What’s funny is that, today, as I’ve been looking to 2009 as a challenge I plan to blow completely out of the water, the aforementioned Will Shetterly answered in his blog a question I’d asked several months ago, when he had mentioned he no longer felt like a writer:

Because I’m not sure why I want to write. Long before I was published, my answer would have been “To entertain myself and others.” Which is a fine answer, but it doesn’t work for me anymore. When I worked to be published, my answer was, “To make a living in a way I enjoy.” But the publishing industry is changing in ways no one understands. Those of us who were paying attention knew Black Wednesday would come, just as we know traditional publishing will keep taking hits until it transforms itself or dies.

More importantly, I’m no longer satisfied with entertainment as a goal. It was never a pure goal—I always wanted to write stories that illuminated—but now I see most entertainment as soporific propaganda, comforting people without challenging them. Organized entertainment is the successor to organized religion, another way to tell people to be quiet and trust their masters.

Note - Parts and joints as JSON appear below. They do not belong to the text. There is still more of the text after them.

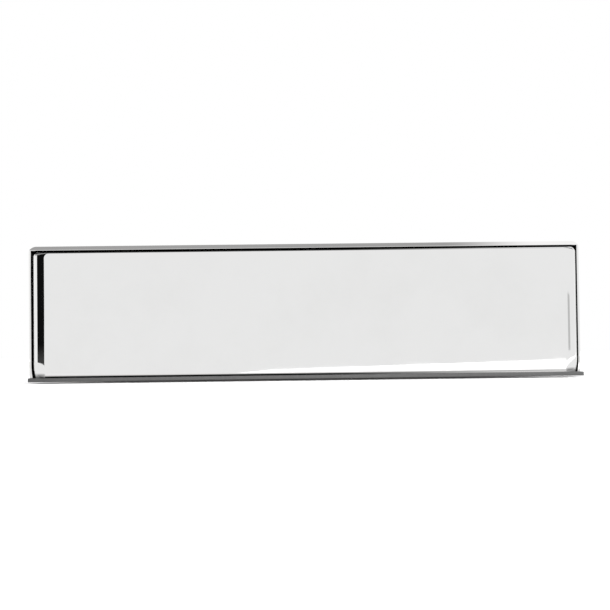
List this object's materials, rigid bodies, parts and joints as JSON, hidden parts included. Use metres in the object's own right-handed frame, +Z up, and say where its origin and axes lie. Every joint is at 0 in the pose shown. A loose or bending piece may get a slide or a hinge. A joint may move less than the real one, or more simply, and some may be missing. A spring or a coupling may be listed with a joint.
{
  "type": "letter plate",
  "caption": "Long rectangular chrome letter plate with a sprung outward flap and finger lip, a telescopic duct through the door and a sprung inner flap.",
  "frame": {"origin": "centre of the letter slot, on the door's outer face", "axes": "+X to the right seen from outside the door, +Y through the door into the house, +Z up"},
  "size_m": [0.3103, 0.0845, 0.076],
  "materials": {
    "chrome": "mirror-polished chrome plate",
    "steel": "bright zinc-plated steel",
    "spring_steel": "drawn spring wire",
    "rubber": "soft black rubber",
    "foam": "closed-cell foam",
    "duct": "moulded satin black plastic",
    "nylon": "natural nylon",
    "brass": "turned brass"
  },
  "bodies": {
    "outer_set": {"outer_frame": "chrome", "outer_hinge_rod": "steel", "outer_rod_clip_left": "spring_steel", "outer_rod_clip_right": "spring_steel", "outer_bush_left": "nylon", "outer_bush_right": "nylon", "outer_spring_left": "spring_steel", "outer_spring_right": "spring_steel", "outer_buffer_left": "rubber", "outer_buffer_right": "rubber", "outer_sleeve": "duct", "outer_seal": "rubber", "outer_gasket": "foam", "fixing_pillar_left": "brass", "fixing_pillar_right": "brass"},
    "outer_flap": {"outer_flap": "chrome"},
    "inner_set": {"inner_frame": "chrome", "inner_hinge_rod": "steel", "inner_rod_clip_left": "spring_steel", "inner_rod_clip_right": "spring_steel", "inner_bush_left": "nylon", "inner_bush_right": "nylon", "inner_spring_left": "spring_steel", "inner_spring_right": "spring_steel", "inner_buffer_left": "rubber", "inner_buffer_right": "rubber", "inner_sleeve": "duct", "inner_seal": "rubber", "inner_gasket": "foam", "fixing_screw_left": "steel", "fixing_screw_right": "steel"},
    "inner_flap": {"inner_flap": "chrome"}
  },
  "joints": [
    {"name": "outer_flap_hinge", "type": "hinge", "parent": "outer_set", "child": "outer_flap", "pos_m": [0, -0.0125, 0.0289], "axis": [-1, 0, 0], "range_deg": [0, 90], "stiffness_Nm_per_rad": 0.05, "springref_deg": -34.38, "deforming": ["outer_spring_left", "outer_spring_right"]},
    {"name": "door_thickness_slide", "type": "slide", "parent": "outer_set", "child": "inner_set", "axis": [0, 1, 0], "range_m": [-0.006, 0.014]},
    {"name": "inner_flap_hinge", "type": "hinge", "parent": "inner_set", "child": "inner_flap", "pos_m": [0, 0.0565, 0.0289], "axis": [1, 0, 0], "range_deg": [0, 90], "stiffness_Nm_per_rad": 0.05, "springref_deg": -34.38, "deforming": ["inner_spring_left", "inner_spring_right"]}
  ]
}
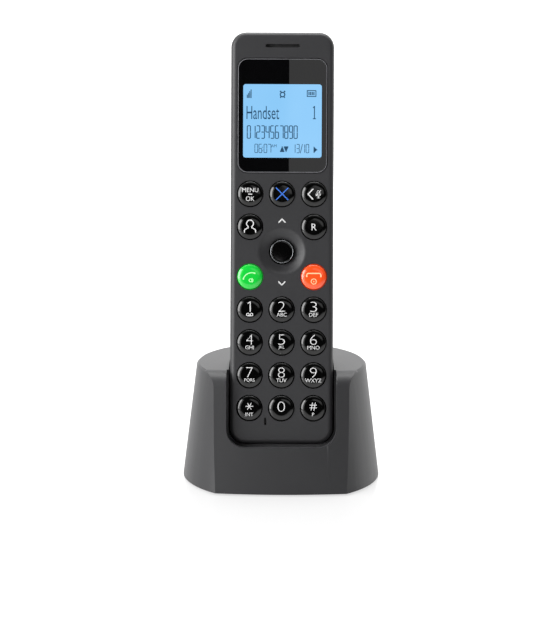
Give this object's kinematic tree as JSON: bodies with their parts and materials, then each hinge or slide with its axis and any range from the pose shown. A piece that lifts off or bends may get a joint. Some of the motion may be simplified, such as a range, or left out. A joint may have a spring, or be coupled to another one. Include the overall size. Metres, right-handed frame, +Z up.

As wise things said goes, I think that’s up there. I’d say great minds think alike, but I think it’s more likely that there’s a good reason I don’t just look up to Will but also in fact look to him, in many ways, mainly because he’s really down to Earth and approachable.

It’s also nice the ways the universe sometimes confirms your thoughts and your ways. I welcomed 2009 as I hope it goes; working hard and well. This year, I’m going to turn my hat backwards and apply my ass to my chair and crank it up a notch. This year, I’m going to accept the challenge.

And I hope, this year, I’m going to NYU.